Recessed chip IC packages are gaining acceptance in IC device interconnection technology because of efficient utilization of interconnect substrate area, low overall package profile, and reduced interconnection length. A variety of recessed chip package options are described and claimed in U.S. Pat. No. 5,608,262, issued Mar. 4, 1997 which, for purposes of this disclosure, is incorporated herein by reference.
Recessed chip packages are characterized by three components, a primary IC chip or chips, defined for the purpose of this exposition as a first level component, an intermediate interconnection substrate (IIS) which (in a conventional package) may be either an IC chip or a passive interconnection substrate, defined here as a second level component, and a system interconnection substrate (SIS) which is typically a printed circuit board (PCB) and defined as a third level component. These components are progressively larger in area so that the second level component(s) can support one or more IC chips, and the third level components can accommodate one or more second level components. In a three component package, the first level components are typically flip-chip bonded to the second level components, and the second level components are flip-bonded to the third level component, with the first level components recessed into cavities formed in the third level component.

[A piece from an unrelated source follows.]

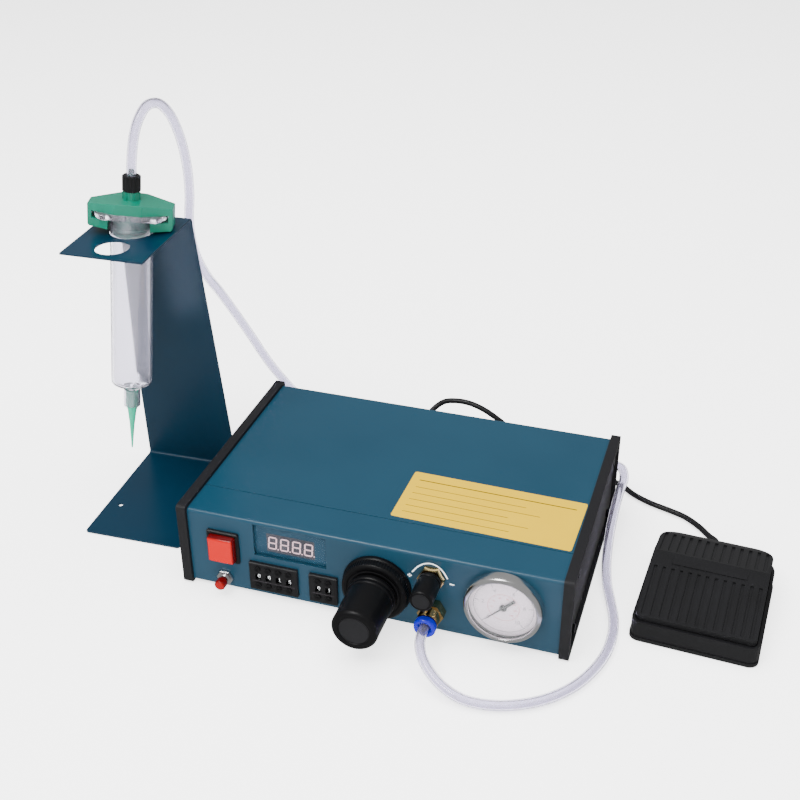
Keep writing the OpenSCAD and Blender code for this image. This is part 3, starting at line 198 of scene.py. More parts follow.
# moulded plastic with the fine spark grain of its tool
def mouldedPlastic(name, dark, light, size, depth, low, high, ior=1.53, gloss=0.5, extra=None):
    material, tree = startMaterial(name)
    fine = grain(tree, size, detail=4)
    cloud = grain(tree, 22, detail=2)
    colour = drift(tree, cloud, dark, light)
    endMaterial(tree, {"IOR": ior, "Specular IOR Level": gloss, **(extra or {})},
                {"Base Color": colour, "Normal": bump(tree, fine, depth, 0.6),
                 "Roughness": levels(tree, fine, low, high)})
    return material


# plated or bare metal: bright, with tool marks that run round or along the part
def finishedMetal(name, dark, light, size, stretch, depth, low, high):
    material, tree = startMaterial(name)
    marks = grain(tree, size, stretch, detail=3)
    cloud = grain(tree, 12, detail=2)
    colour = drift(tree, cloud, dark, light)
    endMaterial(tree, {"Metallic": 1.0},
                {"Base Color": colour, "Normal": bump(tree, marks, depth, 0.4),
                 "Roughness": levels(tree, marks, low, high)})
    return material


# moulded translucent cap with painted light: faces that point to the front get the bright face colour, and
# the sides (side, deep) get a painted shade that deepens to dark red
def litPolycarbonate(name, face, side, deep):
    material, tree = startMaterial(name)
    shape = addNode(tree, "NewGeometry")
    parts = addNode(tree, "SeparateXYZ", {}, {"Vector": shape.outputs["Normal"]})
    # painted light: the more a face points to the front (-Y), the more it takes the bright face colour
    # instead of the painted side shade
    paintedLightMask = addNode(tree, "MapRange", {"From Min": -0.4, "From Max": -0.98}, {"Value": parts.outputs["Y"]})
    cloud = grain(tree, 6, detail=2)
    paintedSideShade = drift(tree, cloud, deep, side)
    colour = addNode(tree, "Mix", {"data_type": "RGBA", 7: toLinear(face)},
                     {0: paintedLightMask.outputs[0], 6: paintedSideShade})
    endMaterial(tree, {"IOR": 1.58, "Roughness": 0.2, "Specular IOR Level": 0.3},
                {"Base Color": colour.outputs[2]})
    return material


# cast acrylic sheet over the digits: a polished face that lets them and the tinted film show
def castAcrylic():
    material, tree = startMaterial("castAcrylic")
    haze = grain(tree, 9, detail=2)
    colour = drift(tree, haze, "#15303d", "#1a3745")
    endMaterial(tree, {"IOR": 1.49, "Alpha": 0.06},
                {"Base Color": colour, "Roughness": levels(tree, haze, 0.06, 0.12)})
    return material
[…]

A number of variations using this basic concept are possible, e.g. the system interconnection substrate can itself function as an intermediate interconnection substrate and attach to a fourth board level, with the second level components recessed into cavities in the fourth level component.
Recessed cavity structures have efficient interconnection arrangements, but there is an ever growing need for denser interconnections and higher interconnection performance.
In co-pending application Ser. No. 09/081,448, filed May 19, 1998, several alternative silicon-on-silicon IC package designs are described which address the problems of thermal mismatch between silicon IC chips and conventional printed wiring board materials. In common with the packages described herein, the packages in the co-pending application are also directed to interconnect arrangements using a silicon intermediate interconnection substrate. The use of silicon-on-silicon in premium interconnection assemblies is growing due in part to the nearly optimum thermomechanical design made possible by the match between the Coefficient of Thermal Expansion (CTE) of the silicon chip and the silicon interconnection substrate. In state of the art silicon-on-silicon packages, the silicon-on-silicon MCM is attached to an intermediate interconnection substrate, and the intermediate interconnection substrate is in turn mounted on a mother board. While it would seem ideal from the standpoint of thermomechanical design to construct all board levels of silicon, the size of the mother boards, and even the size of the intermediate boards, makes this option prohibitively costly. Therefore both the intermediate interconnection boards and the mother boards in multiboard assemblies are typically epoxy/glass laminates.
Typical polymer laminates are not well matched thermomechanically to the silicon-on-silicon interconnection assembly. The CTE of FR-4, the most widely used epoxy laminate printed wiring board (PWB) material, is approximately 16 ppm/.degree. C. The CTE of silicon is 2.6 ppm/.degree. C.
An approach to reducing the thermomechanical mismatch between the silicon-on-silicon assembly and the intermediate board would appear to be to construct the intermediate board of a plastic material that matches the CTE of silicon. However, the shortcoming of this approach is that the mismatch between the intermediate board and the mother board is then unacceptable.